A short talk, with code, on creating and using network namespaces from Go.
This post begins with a question Max Weber asked his students in 1917:
“Does it mean that we, today, for instance, everyone sitting in this hall, have a greater knowledge of the conditions of life under which we exist than has an American Indian or a [Khoisan]? Hardly. Unless he is a physicist, one who rides on the streetcar has no idea how the car happened to get into motion. And he does not need to know. He is satisfied that he may ‘count’ on the behavior of the streetcar, and he orients his conduct according to this expectation; but he knows nothing about what it takes to produce such a car so that it can move.”1
Modernity, but software in particular, requires us to ‘count’ on a good many under-understood streetcars. And as software engineers, we’re usually just one twist away from having to fix, to misuse, or to rebuild any one of them.

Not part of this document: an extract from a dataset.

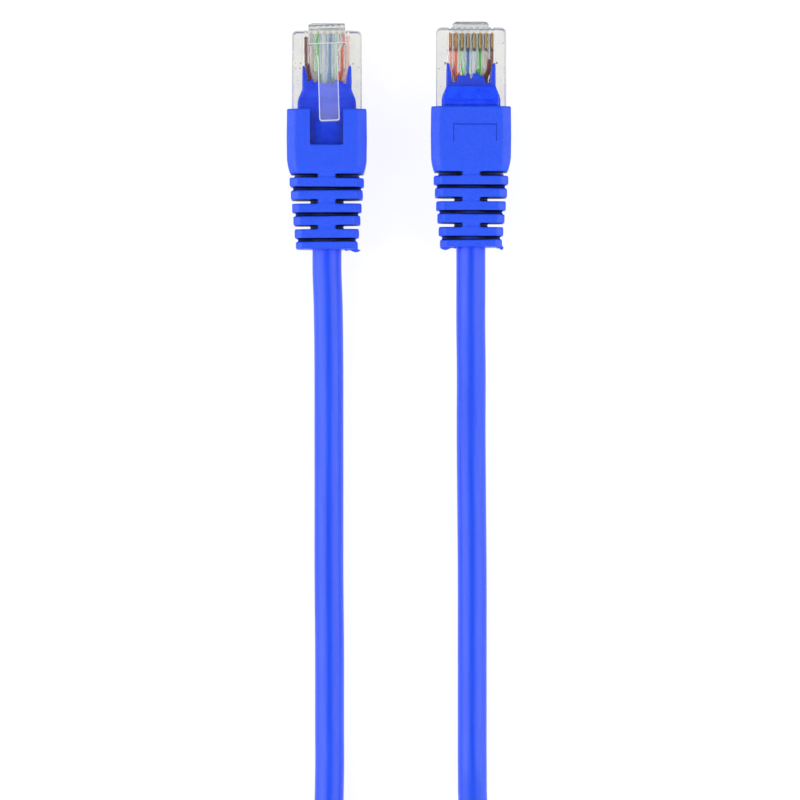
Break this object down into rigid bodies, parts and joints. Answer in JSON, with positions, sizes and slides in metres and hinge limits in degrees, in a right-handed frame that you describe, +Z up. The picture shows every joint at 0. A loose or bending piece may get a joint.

So in this post, the streetcar is Docker or any other Linux container runtime. And the motor we’ll be misusing, somewhere inside it all, is the Linux network namespace.
Code/TLDR: github.com/hblanks/sketches/2020-02-21-netns
Motivation
The author/ex-CDN2 engineer’s work on the hobbyist control plane has continued, reaching the predictable point where one Go program (the “agent”) must create interfaces with arbitrary addresses, and it must keep these addresses separated by tenant. Because the control plane deploys on Linux, we’ll need to use Linux namespaces to do this – the same technology we use every time we start a Docker container or deploy a Kubernetes pod.
Namespaces are the fundamental primitive for ensuring a container has
its own filesystem root, its own process ID space, and (barring things
like --net host
) its own network addresses and interfaces. But, how do
you actually work with them? If, instead of riding on the Docker
streetcar, you had to create one from your own program, and to make it
persist, how would you do it?
I began again with a sketch. The goal: a simple tool that would look like this:
$ ./setns -h
Usage: ./build/setns NAMESPACE COMMAND ARG...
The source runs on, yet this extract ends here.